In short, our congregations are marked by a warped spirituality. We have been formed spiritually in ways that bracket the realities of violence and poverty and oppression, ignoring them (at worst) or confining them (at best) to the margins of our attention. We have segregated “spiritual” matters from “physical” or “material” ones, emptying our preaching and teaching of its ability both top bless and to condemn. The “salvation” we offer is more like cotton candy—mostly air and empty of calories. Reigning notions of spiritual reality are vacuous, a judgment reflected in the Mother’s Day “Family Circus” cartoon of several years ago, where the young boy turns to his sister and says, “I’m going to give Mom a spiritual bouquet and save my money for a catcher’s mitt.” Or they have been utterly co-opted, as in the full-page newspaper ad headlined: “For a spiritual uplift on low monthly terms, contact your local BMW dealer.”

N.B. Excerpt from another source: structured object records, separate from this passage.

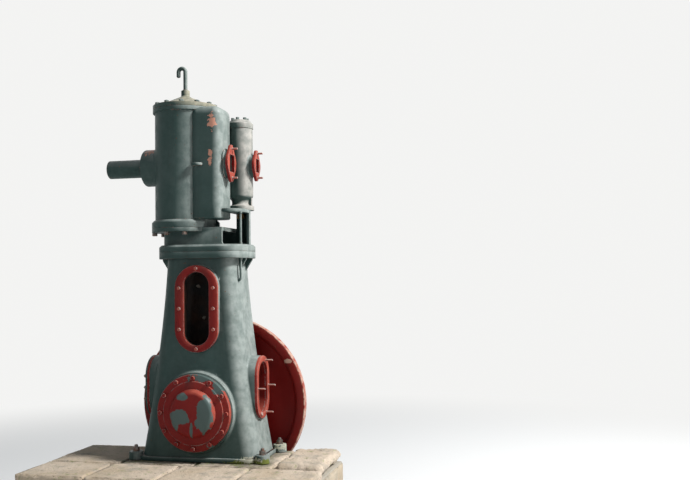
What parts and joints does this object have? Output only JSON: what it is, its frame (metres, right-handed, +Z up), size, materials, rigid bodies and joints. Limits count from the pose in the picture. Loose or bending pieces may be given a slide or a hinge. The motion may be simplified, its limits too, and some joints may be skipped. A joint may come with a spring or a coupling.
{
  "type": "vertical steam engine",
  "caption": "Enclosed upright steam engine: flared crankcase column with oval doors, overhead cylinder and valve chest, disc flywheel behind, on a low stone plinth.",
  "frame": {"origin": "on the ground under the middle of the crankshaft, in the plane of the plinth's underside", "axes": "+Z up; +Y along the crankshaft towards the flywheel; +X across, towards the valve chest; the round bearing cover faces -Y"},
  "size_m": [1.88, 1.14, 3.079],
  "materials": {
    "frame_paint": "weathered semi-gloss grey-green paint on cast iron",
    "red_paint": "faded semi-gloss red paint",
    "steel": "dull, weathered",
    "bronze": "machined",
    "stone": "rough weathered sandstone"
  },
  "bodies": {
    "engine": {"plinth_masonry": "stone", "plinth_flags": "stone", "plinth_corner_stone": "stone", "engine_frame": "frame_paint", "holding_down_bolts": "steel", "front_bearing_cover": "red_paint", "front_bearing_cap": "red_paint", "front_cover_bolts": "red_paint", "front_bush": "bronze", "rear_bearing_housing": "frame_paint", "rear_bush": "bronze", "front_door_frame": "red_paint", "front_door_studs": "red_paint", "side_door_frame": "red_paint", "side_door_studs": "red_paint", "left_door_frame": "red_paint", "left_door_plate": "frame_paint", "left_door_nuts": "steel", "distance_piece": "frame_paint", "cylinder_casting": "frame_paint", "cylinder_foot_nuts": "steel", "cylinder_cover": "frame_paint", "cylinder_cover_nuts": "steel", "lifting_hook": "steel", "steam_passage": "frame_paint", "valve_chest": "frame_paint", "valve_chest_cover": "frame_paint", "valve_chest_nuts": "steel", "valve_gland": "bronze", "valve_spindle": "steel", "steam_neck": "frame_paint", "steam_flange": "red_paint", "steam_flange_studs": "steel", "exhaust_neck": "frame_paint", "exhaust_flange": "red_paint", "exhaust_flange_studs": "steel", "left_collar": "frame_paint", "left_stub_pipe": "frame_paint", "drain_pipe": "frame_paint"},
    "rotor": {"crankshaft": "steel", "flywheel": "red_paint", "flywheel_key": "steel"}
  },
  "joints": [
    {"name": "crankshaft_turn", "type": "hinge", "parent": "engine", "child": "rotor", "pos_m": [0, 0, 0.74], "axis": [0, 1, 0], "continuous": true}
  ]
}
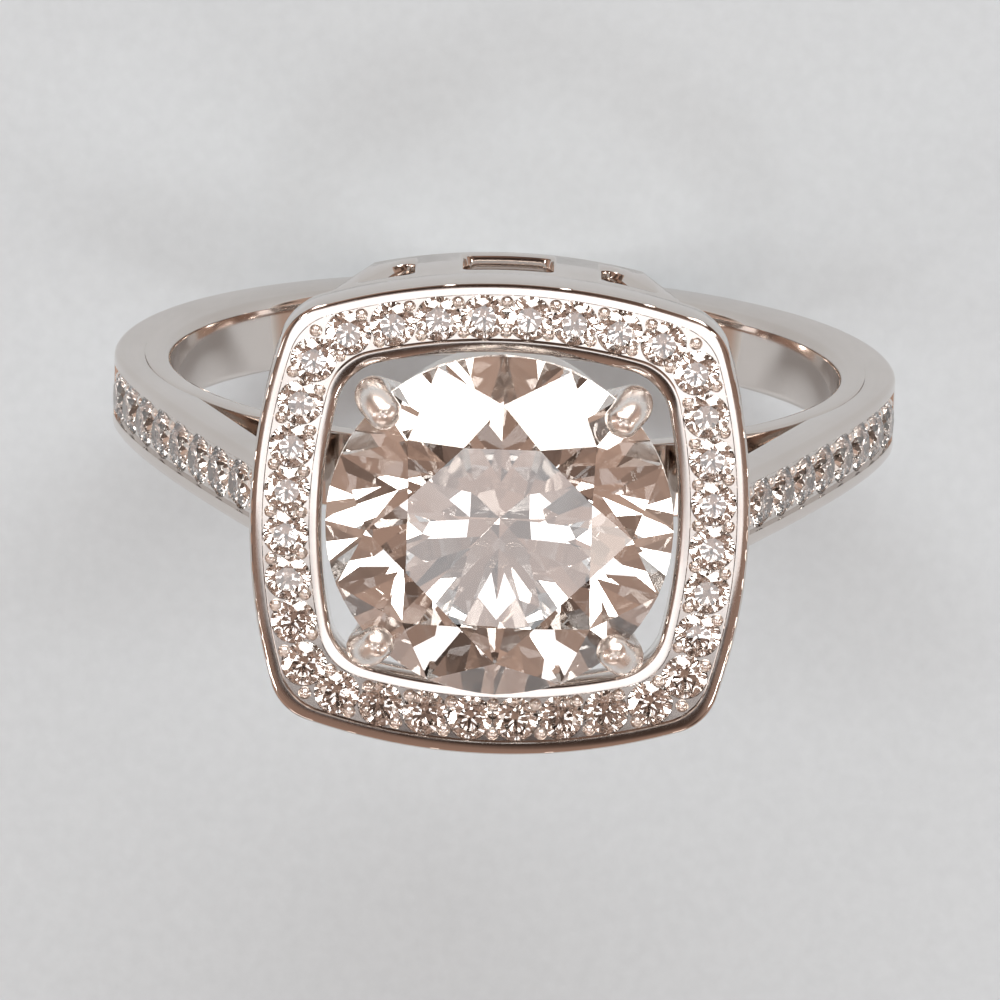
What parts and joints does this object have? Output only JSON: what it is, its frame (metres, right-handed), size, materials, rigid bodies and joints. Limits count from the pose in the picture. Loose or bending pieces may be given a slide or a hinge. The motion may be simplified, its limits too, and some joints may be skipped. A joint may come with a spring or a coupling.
{
  "type": "ring",
  "caption": "Halo engagement ring: a round brilliant in four rounded claws above a cushion pave halo on a pierced gallery, with pave cathedral shoulders.",
  "frame": {"origin": "centre of the finger hole", "axes": "+Z from the finger hole up through the head and the centre stone, +Y along the finger, +X across the ring"},
  "size_m": [0.0198, 0.0118, 0.0245],
  "materials": {
    "white_gold": "rhodium-plated 18 k white gold, mirror polished",
    "centre_diamond": "faceted and polished diamond",
    "melee_diamond": "faceted and polished diamond"
  },
  "bodies": {
    "root": {"shank": "white_gold", "finger_rail": "white_gold", "shoulder_right": "white_gold", "shoulder_left": "white_gold", "halo_frame": "white_gold", "gallery": "white_gold", "base_ring": "white_gold", "claw_1": "white_gold", "claw_2": "white_gold", "claw_3": "white_gold", "claw_4": "white_gold", "centre_stone": "centre_diamond", "halo_stone_01": "melee_diamond", "halo_stone_02": "melee_diamond", "halo_stone_03": "melee_diamond", "halo_stone_04": "melee_diamond", "halo_stone_05": "melee_diamond", "halo_stone_06": "melee_diamond", "halo_stone_07": "melee_diamond", "halo_stone_08": "melee_diamond", "halo_stone_09": "melee_diamond", "halo_stone_10": "melee_diamond", "halo_stone_11": "melee_diamond", "halo_stone_12": "melee_diamond", "halo_stone_13": "melee_diamond", "halo_stone_14": "melee_diamond", "halo_stone_15": "melee_diamond", "halo_stone_16": "melee_diamond", "halo_stone_17": "melee_diamond", "halo_stone_18": "melee_diamond", "halo_stone_19": "melee_diamond", "halo_stone_20": "melee_diamond", "halo_stone_21": "melee_diamond", "halo_stone_22": "melee_diamond", "halo_stone_23": "melee_diamond", "halo_stone_24": "melee_diamond", "halo_stone_25": "melee_diamond", "halo_stone_26": "melee_diamond", "halo_stone_27": "melee_diamond", "halo_stone_28": "melee_diamond", "halo_stone_29": "melee_diamond", "halo_stone_30": "melee_diamond", "halo_stone_31": "melee_diamond", "halo_stone_32": "melee_diamond", "shoulder_right_stone_1": "melee_diamond", "shoulder_right_stone_2": "melee_diamond", "shoulder_right_stone_3": "melee_diamond", "shoulder_right_stone_4": "melee_diamond", "shoulder_right_stone_5": "melee_diamond", "shoulder_right_stone_6": "melee_diamond", "shoulder_right_stone_7": "melee_diamond", "shoulder_right_stone_8": "melee_diamond", "shoulder_left_stone_1": "melee_diamond", "shoulder_left_stone_2": "melee_diamond", "shoulder_left_stone_3": "melee_diamond", "shoulder_left_stone_4": "melee_diamond", "shoulder_left_stone_5": "melee_diamond", "shoulder_left_stone_6": "melee_diamond", "shoulder_left_stone_7": "melee_diamond", "shoulder_left_stone_8": "melee_diamond"}
  },
  "joints": []
}
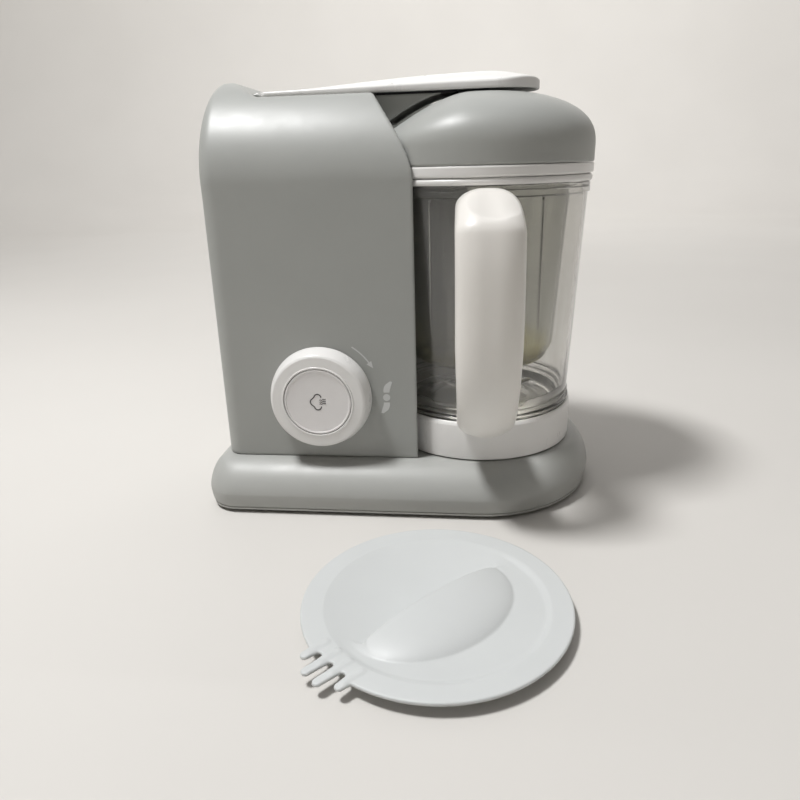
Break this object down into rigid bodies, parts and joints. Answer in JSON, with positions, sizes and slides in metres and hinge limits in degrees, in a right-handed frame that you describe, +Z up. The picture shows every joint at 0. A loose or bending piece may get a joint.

Preaching and teaching more “social concerns” sermons and lessons won’t change this. We need to start at a more fundamental level, teaching our members how to read the Bible through the eyes of those who suffer—study done in conjunction with active mission involvements which bring our people into sustained contact with actual suffering people.
We need to learn again how to pray, somehow in proximity with those now crushed but who recognize genuine good news in our Lord’s prayer: Thy kingdom come, on earth, as in heaven. And our worship needs reviving, in ways that put us in touch with the experience of (in the words of that old hymn) leaning on the everlasting arms. Not as escapist piety, but in the power of Spirit, facing the forces of animosity, hatred and destruction, as did those who gathered the evening of December 5, 1955, for the mass meeting in Montgomery, Alabama, at the end of the first day of that historic bus boycott. “What a Fellowship” was their opening hymn, and they sang about “leaning on Jesus” because they knew that the angry crowd forming outside and threatening to mob the sanctuary would not be restrained by the police.
Bible study, prayer and worship {13} in this mode—at some point, to some degree, in some fashion—will get the church into trouble with “the world.” Ironically, though, being in trouble is the ideal environment for studying the Bible, prayer and worship.
Justice is at the heart of the jubilee agenda, an agenda enveloped in a spiritual vision. Practicing jubilee does not entail a mimicking of Levitical social, political and economic policies. Scholars themselves acknowledge that the details of jubilee legislation shifted and changed as circumstances were altered. Rather, jubilee must be enacted with creativity and imagination, as well as courage. In the end, though, it is not our courage, our will-power, that saves us. This is the message of sabbath-keeping: that hard work is not self-generated but is nourished in rest, in confidence that there is a buoyancy in the universe which we can trust, a power to which we can connect but do not sustain or manage.
This confidence, this hope, is the ace up every believer’s sleeve. Ironically, its powers are not available to those who seek to secure their own safety and security and sufficiency. Only by relinquishing such claims, only by “losing” our lives—for Jesus’ sake, which means for the sake of his “little ones”—do we find true life. Only then are we in a position to inherit the earth.
The meek, as they say, are getting ready. Blessed are you yahoos—along with all who recognize God’s jubilee intentions and step forward to affirm the acceptable year of the Lord.